Before watching the movie:
This is clearly some kind of culture clash movie, but I’m not sure what kind. My best guess is that the family is trying to continue living in Beverly Hills even as the money is gone. It’s mainly about quirky family dysfunction. Maybe there’s an element of “this is what rich people think rock bottom is”.
After watching the movie:
High school freshman Vivian Abramowitz can’t stand her precocious mammary development or her embarrassing family. Her divorced father Murray keeps moving Vivian and her brothers from one cheap apartment just inside the Beverly Hills neighborhood to another so she and her brothers can go to Beverly Hills schools, always leaving just before getting evicted. Since Murray can’t get anyone to buy cars from him anymore, they’re eking by on money from their rich uncle Mickey, who is getting tired of giving Murray the free ride. Mickey is also tired of trying to manage his adult daughter Rita, who just ran away from a rehab clinic, and Murray sees an opportunity to strike a deal with Mickey and Rita: if Rita stays with Murray’s family and appears to get her life together, Rita gets out from under Mickey’s thumb, and Mickey sends Murray more money for the purpose of supporting Rita’s new leaf. Between Rita’s wild presence and the creepy neighbor boy who dropped out of school to sell dope, Vivian gets her chance to find some answers for herself about what she wants out of life.
The lack of direction apparent in the plotting made me think this might have been based on a memoir or highly personal fiction novel. A thing happens, and then another thing happens, and every scene is modestly absurd and/or relatable, and eventually everything gets to where it’s going, but there doesn’t seem to be much structure hanging the scenes together. It’s just a slice of life piece about being an awkward teenage girl who feels held back by her family.
The 70s setting is apparently keenly felt by many, but maybe I didn’t have that sense because I’m not as familiar with that side of life in the 70s. It’s not glamorous, it’s not gritty, it’s just mundane living on the cusp of the low end of middle class. I kept forgetting it wasn’t an 80s movie set contemporarily, until some especially 70s-style pop culture appears. There’s a minor theme about plastic surgery, which I don’t associate with the 70s, even in the exceptionally rich and beauty-obsessed Beverly Hills area. I think of cosmetic surgery more as a thing of the late 80s and early 90s, but that’s entirely from my sense of pop culture zeitgeist, as I was not a full participant in that time frame.

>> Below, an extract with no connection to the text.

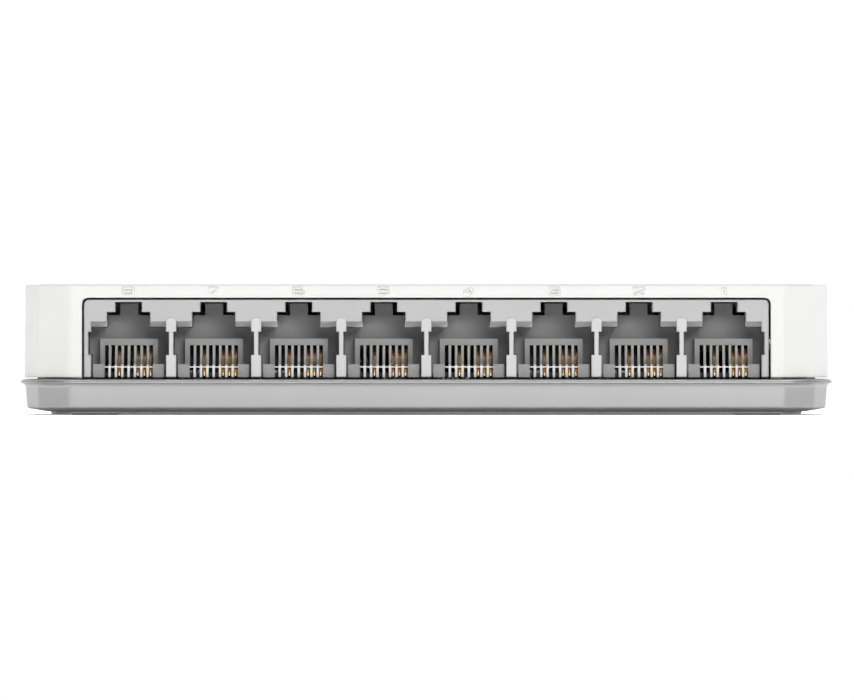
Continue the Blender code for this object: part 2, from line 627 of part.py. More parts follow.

I was having trouble figuring out what to expect because when I think of financial struggles and rich people problems, I think of “Arrested Development”, a family that’s been fantastically wealthy all their lives and don’t know how to live on a budget when forced to. Instead, this is about poor people working hard to break into the world of the rich people, or at least get close enough to benefit from them. And that’s really just the backdrop for the study of girlhood. Ultimately, while this is certainly a comedy, I was not nearly as entertained as I was enriched by experiencing a different perspective. I may not have had as much fun as I expected, but I had fun while broadening my horizons, which is a decent accomplishment for a movie.